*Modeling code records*
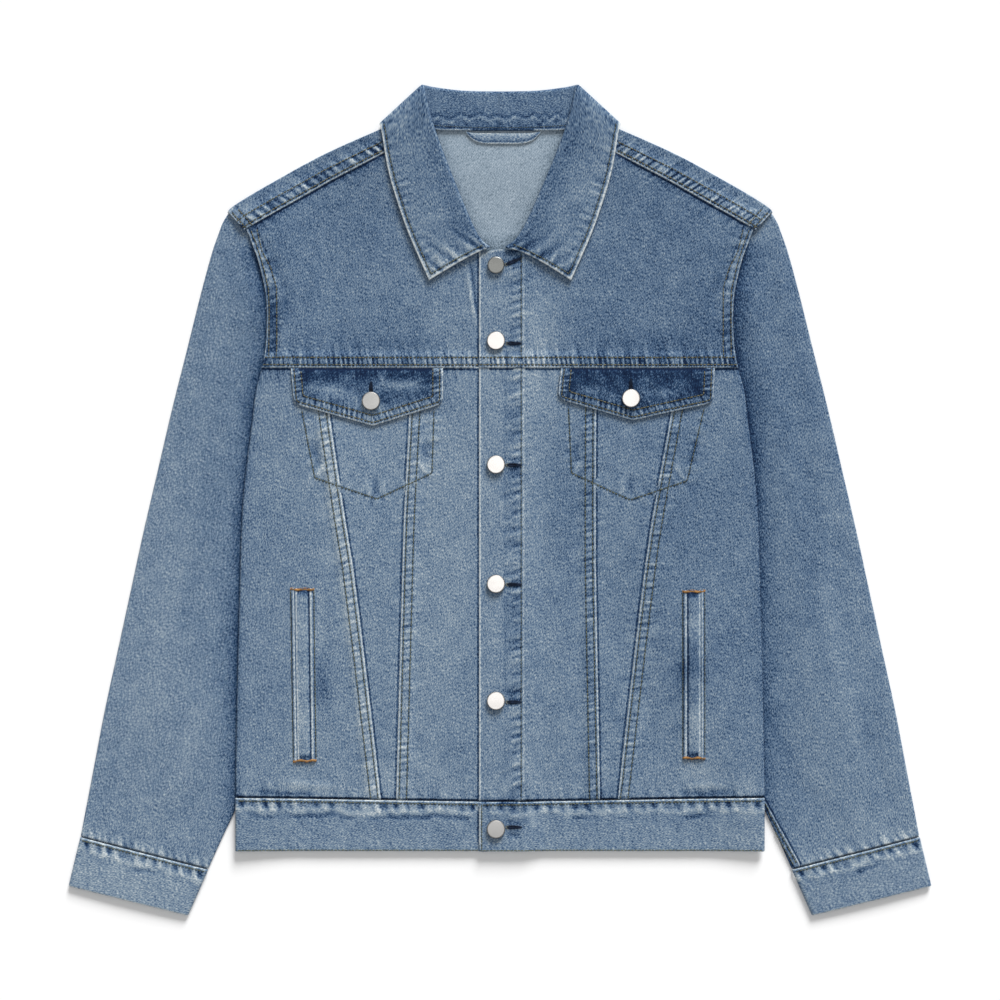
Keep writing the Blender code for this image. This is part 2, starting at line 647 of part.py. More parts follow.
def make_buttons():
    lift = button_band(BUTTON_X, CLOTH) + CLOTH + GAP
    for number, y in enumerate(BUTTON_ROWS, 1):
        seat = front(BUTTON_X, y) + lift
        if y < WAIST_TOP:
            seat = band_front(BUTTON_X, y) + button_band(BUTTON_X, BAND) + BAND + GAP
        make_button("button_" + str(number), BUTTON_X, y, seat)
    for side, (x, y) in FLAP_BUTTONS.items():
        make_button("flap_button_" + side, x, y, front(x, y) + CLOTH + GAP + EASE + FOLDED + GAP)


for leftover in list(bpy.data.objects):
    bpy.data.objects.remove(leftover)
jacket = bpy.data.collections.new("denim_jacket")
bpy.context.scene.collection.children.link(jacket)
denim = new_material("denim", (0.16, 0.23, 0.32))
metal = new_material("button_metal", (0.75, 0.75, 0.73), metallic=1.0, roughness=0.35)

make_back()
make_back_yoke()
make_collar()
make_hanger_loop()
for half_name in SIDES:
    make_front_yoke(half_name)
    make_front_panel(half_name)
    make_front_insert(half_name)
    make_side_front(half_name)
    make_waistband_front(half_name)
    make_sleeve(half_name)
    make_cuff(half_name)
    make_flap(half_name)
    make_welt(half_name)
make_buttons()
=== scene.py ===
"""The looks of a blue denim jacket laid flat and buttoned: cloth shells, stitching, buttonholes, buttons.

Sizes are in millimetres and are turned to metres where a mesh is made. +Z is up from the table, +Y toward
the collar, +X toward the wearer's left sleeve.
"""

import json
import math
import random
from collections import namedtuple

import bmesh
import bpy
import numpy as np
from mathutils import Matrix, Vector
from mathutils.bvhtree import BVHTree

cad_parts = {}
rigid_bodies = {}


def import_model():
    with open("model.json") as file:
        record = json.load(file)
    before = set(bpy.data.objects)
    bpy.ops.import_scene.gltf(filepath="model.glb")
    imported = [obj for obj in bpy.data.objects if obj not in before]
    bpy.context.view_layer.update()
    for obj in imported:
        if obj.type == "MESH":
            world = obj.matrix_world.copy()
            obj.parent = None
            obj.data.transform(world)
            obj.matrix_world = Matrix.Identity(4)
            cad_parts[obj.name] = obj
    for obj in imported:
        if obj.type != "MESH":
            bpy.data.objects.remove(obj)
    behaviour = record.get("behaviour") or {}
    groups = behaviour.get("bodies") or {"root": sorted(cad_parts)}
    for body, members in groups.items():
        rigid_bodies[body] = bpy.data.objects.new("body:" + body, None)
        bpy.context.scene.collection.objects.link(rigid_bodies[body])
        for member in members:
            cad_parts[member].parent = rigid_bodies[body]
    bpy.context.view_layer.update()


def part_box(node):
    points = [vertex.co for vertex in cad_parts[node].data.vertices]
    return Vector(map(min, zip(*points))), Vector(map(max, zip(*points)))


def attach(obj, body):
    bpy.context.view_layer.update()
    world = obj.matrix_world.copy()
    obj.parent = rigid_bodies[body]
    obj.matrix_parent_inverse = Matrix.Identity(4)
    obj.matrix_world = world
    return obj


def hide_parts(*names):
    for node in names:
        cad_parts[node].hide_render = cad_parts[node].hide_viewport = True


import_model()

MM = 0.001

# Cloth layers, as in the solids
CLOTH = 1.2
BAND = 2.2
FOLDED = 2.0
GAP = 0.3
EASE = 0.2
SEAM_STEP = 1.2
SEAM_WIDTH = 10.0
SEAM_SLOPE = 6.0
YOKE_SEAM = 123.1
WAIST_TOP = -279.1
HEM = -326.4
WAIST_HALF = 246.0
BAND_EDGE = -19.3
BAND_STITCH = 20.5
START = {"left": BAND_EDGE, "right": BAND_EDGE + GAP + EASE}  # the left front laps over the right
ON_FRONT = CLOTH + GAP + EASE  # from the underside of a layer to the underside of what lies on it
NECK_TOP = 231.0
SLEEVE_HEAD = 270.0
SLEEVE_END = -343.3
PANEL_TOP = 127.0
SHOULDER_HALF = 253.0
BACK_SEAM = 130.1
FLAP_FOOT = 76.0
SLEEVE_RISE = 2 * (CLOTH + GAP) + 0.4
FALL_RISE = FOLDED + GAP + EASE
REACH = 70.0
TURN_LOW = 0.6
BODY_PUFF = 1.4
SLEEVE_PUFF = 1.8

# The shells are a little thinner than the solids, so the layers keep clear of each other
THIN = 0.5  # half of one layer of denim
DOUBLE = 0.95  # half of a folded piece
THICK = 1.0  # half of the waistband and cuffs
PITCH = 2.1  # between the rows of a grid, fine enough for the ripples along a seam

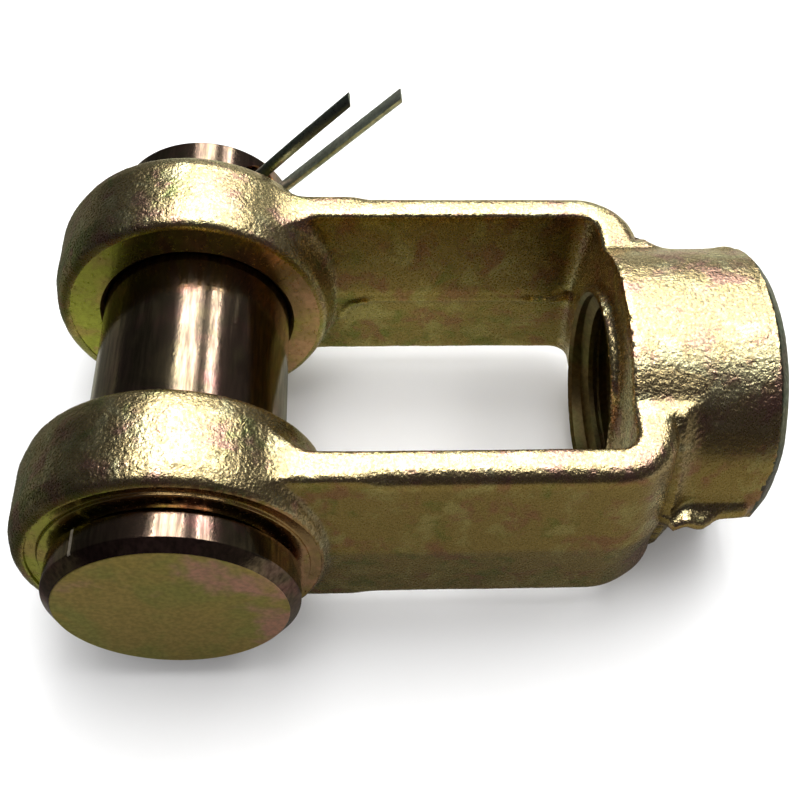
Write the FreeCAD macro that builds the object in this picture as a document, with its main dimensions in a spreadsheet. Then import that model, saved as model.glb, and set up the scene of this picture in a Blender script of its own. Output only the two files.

*TASK DESCRIPTION*
Repeat exactly the lines from the one containing "make_back()" to the one containing "obj.parent = rigid_bodies[body]", both lines included, and nothing else.

*SOLUTION TO THE PROBLEM*
make_back()
make_back_yoke()
make_collar()
make_hanger_loop()
for half_name in SIDES:
    make_front_yoke(half_name)
    make_front_panel(half_name)
    make_front_insert(half_name)
    make_side_front(half_name)
    make_waistband_front(half_name)
    make_sleeve(half_name)
    make_cuff(half_name)
    make_flap(half_name)
    make_welt(half_name)
make_buttons()
=== scene.py ===
"""The looks of a blue denim jacket laid flat and buttoned: cloth shells, stitching, buttonholes, buttons.

Sizes are in millimetres and are turned to metres where a mesh is made. +Z is up from the table, +Y toward
the collar, +X toward the wearer's left sleeve.
"""

import json
import math
import random
from collections import namedtuple

import bmesh
import bpy
import numpy as np
from mathutils import Matrix, Vector
from mathutils.bvhtree import BVHTree

cad_parts = {}
rigid_bodies = {}


def import_model():
    with open("model.json") as file:
        record = json.load(file)
    before = set(bpy.data.objects)
    bpy.ops.import_scene.gltf(filepath="model.glb")
    imported = [obj for obj in bpy.data.objects if obj not in before]
    bpy.context.view_layer.update()
    for obj in imported:
        if obj.type == "MESH":
            world = obj.matrix_world.copy()
            obj.parent = None
            obj.data.transform(world)
            obj.matrix_world = Matrix.Identity(4)
            cad_parts[obj.name] = obj
    for obj in imported:
        if obj.type != "MESH":
            bpy.data.objects.remove(obj)
    behaviour = record.get("behaviour") or {}
    groups = behaviour.get("bodies") or {"root": sorted(cad_parts)}
    for body, members in groups.items():
        rigid_bodies[body] = bpy.data.objects.new("body:" + body, None)
        bpy.context.scene.collection.objects.link(rigid_bodies[body])
        for member in members:
            cad_parts[member].parent = rigid_bodies[body]
    bpy.context.view_layer.update()


def part_box(node):
    points = [vertex.co for vertex in cad_parts[node].data.vertices]
    return Vector(map(min, zip(*points))), Vector(map(max, zip(*points)))


def attach(obj, body):
    bpy.context.view_layer.update()
    world = obj.matrix_world.copy()
    obj.parent = rigid_bodies[body]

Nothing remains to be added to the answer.